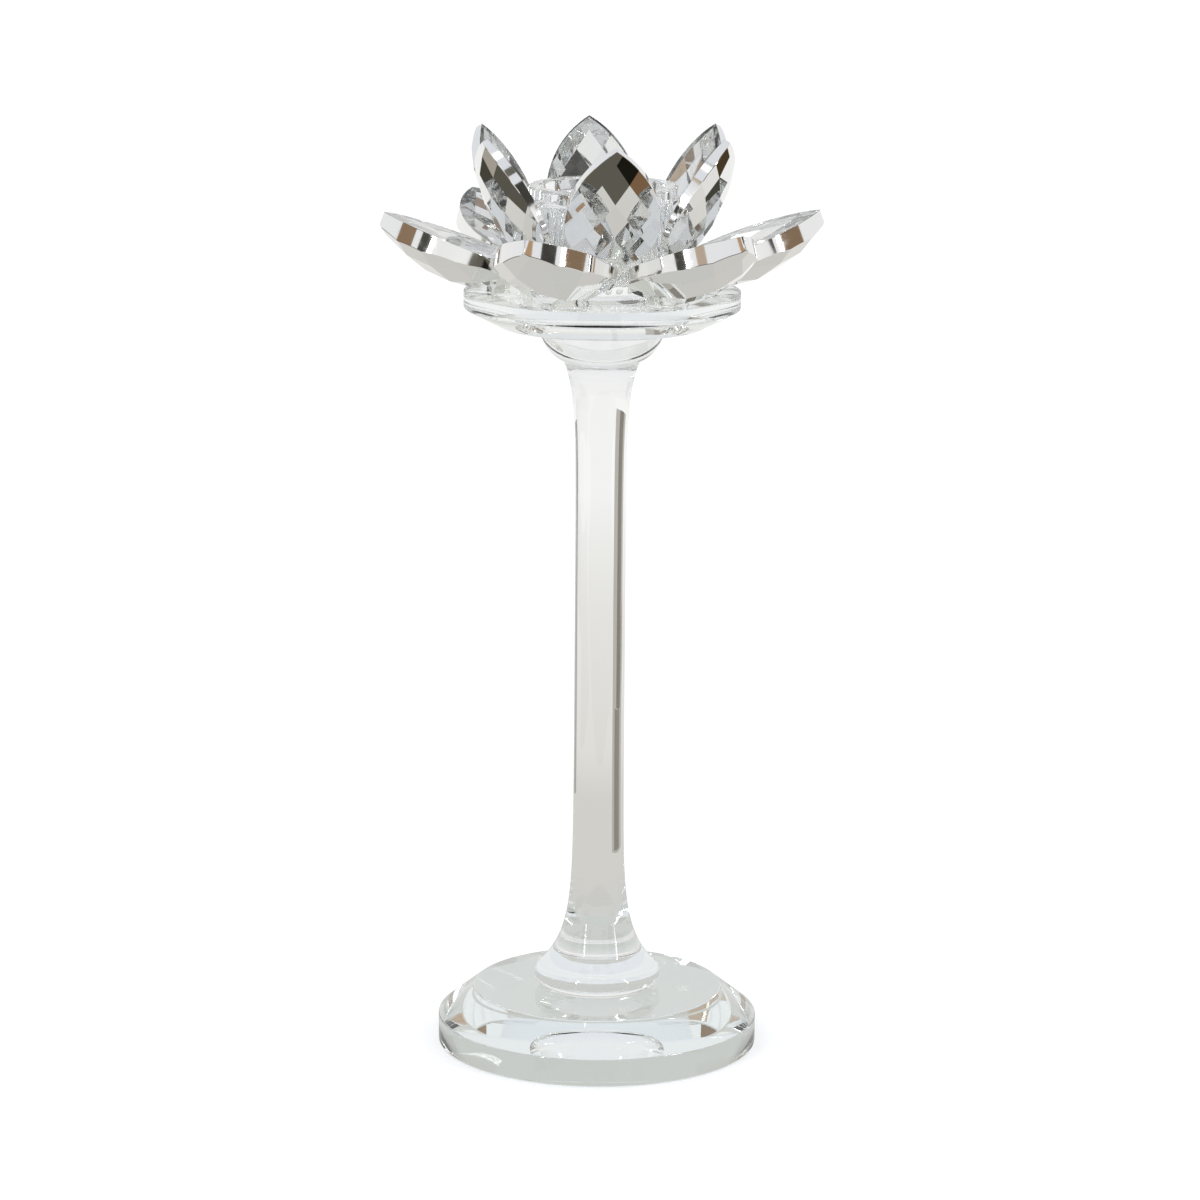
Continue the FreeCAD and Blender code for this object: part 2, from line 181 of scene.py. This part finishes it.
def turn_outline(outline, bonds=(), cut=None):
    """A closed surface of revolution. bonds are (height, radius) discs that are stuck to a neighbour and get
    the second material. cut gives the radius at an angle where the wall isn't round."""
    shape = bmesh.new()
    rows = []
    for radius, height in outline:
        if radius < 1e-6:
            rows.append([shape.verts.new((0, 0, height * MM))])
            continue
        row = []
        for k in range(RINGS):
            angle = 2 * math.pi * k / RINGS
            reach = cut(angle, radius, height) if cut else radius
            row.append(shape.verts.new((reach * math.cos(angle) * MM, reach * math.sin(angle) * MM,
                                        height * MM)))
        rows.append(row)
    for low, high, start, end in zip(rows, rows[1:], outline, outline[1:]):
        stuck = any(abs(start[1] - height) < 1e-3 and abs(end[1] - height) < 1e-3
                    and max(start[0], end[0]) < radius + 1e-3 for height, radius in bonds)
        for k in range(RINGS):
            after = (k + 1) % RINGS
            if len(low) == 1:
                corners = [low[0], high[after], high[k]]
            elif len(high) == 1:
                corners = [low[k], low[after], high[0]]
            else:
                corners = [low[k], low[after], high[after], high[k]]
            face = shape.faces.new(corners)
            face.smooth = True
            face.material_index = 1 if stuck else 0
    bmesh.ops.recalc_face_normals(shape, faces=shape.faces)
    return shape


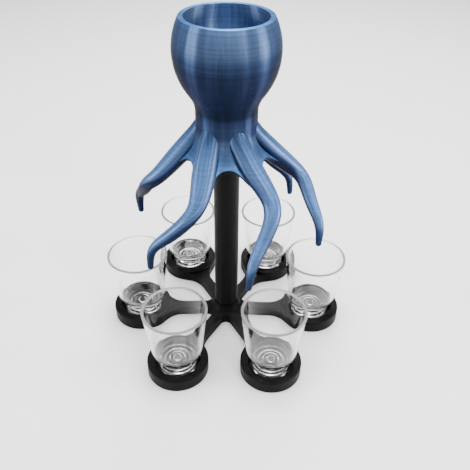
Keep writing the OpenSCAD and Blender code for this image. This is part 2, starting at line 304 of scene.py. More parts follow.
________________________________________
Exercise =>
Copy every line exactly. Leave nothing out.

Complete response =>
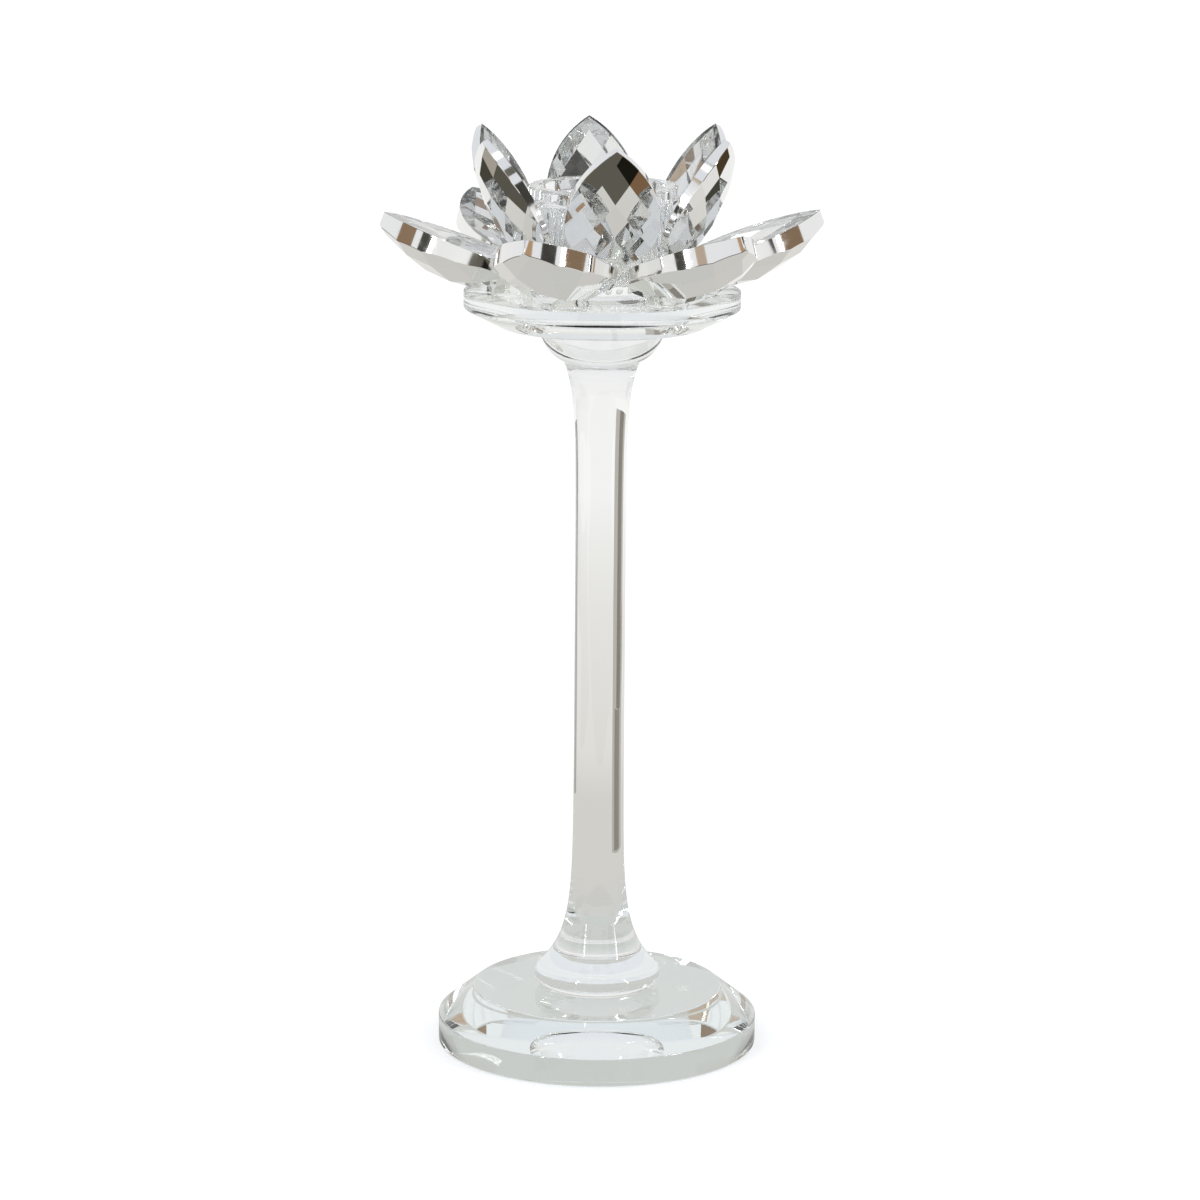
Continue the FreeCAD and Blender code for this object: part 2, from line 181 of scene.py. This part finishes it.
def turn_outline(outline, bonds=(), cut=None):
    """A closed surface of revolution. bonds are (height, radius) discs that are stuck to a neighbour and get
    the second material. cut gives the radius at an angle where the wall isn't round."""
    shape = bmesh.new()
    rows = []
    for radius, height in outline:
        if radius < 1e-6:
            rows.append([shape.verts.new((0, 0, height * MM))])
            continue
        row = []
        for k in range(RINGS):
            angle = 2 * math.pi * k / RINGS
            reach = cut(angle, radius, height) if cut else radius
            row.append(shape.verts.new((reach * math.cos(angle) * MM, reach * math.sin(angle) * MM,
                                        height * MM)))
        rows.append(row)
    for low, high, start, end in zip(rows, rows[1:], outline, outline[1:]):
        stuck = any(abs(start[1] - height) < 1e-3 and abs(end[1] - height) < 1e-3
                    and max(start[0], end[0]) < radius + 1e-3 for height, radius in bonds)
        for k in range(RINGS):
            after = (k + 1) % RINGS
            if len(low) == 1:
                corners = [low[0], high[after], high[k]]
            elif len(high) == 1:
                corners = [low[k], low[after], high[0]]
            else:
                corners = [low[k], low[after], high[after], high[k]]
            face = shape.faces.new(corners)
            face.smooth = True
            face.material_index = 1 if stuck else 0
    bmesh.ops.recalc_face_normals(shape, faces=shape.faces)
    return shape


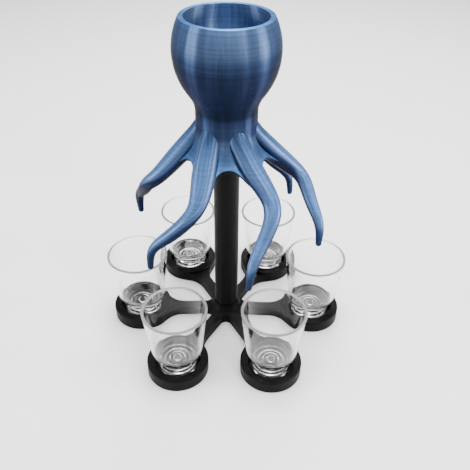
Keep writing the OpenSCAD and Blender code for this image. This is part 2, starting at line 304 of scene.py. More parts follow.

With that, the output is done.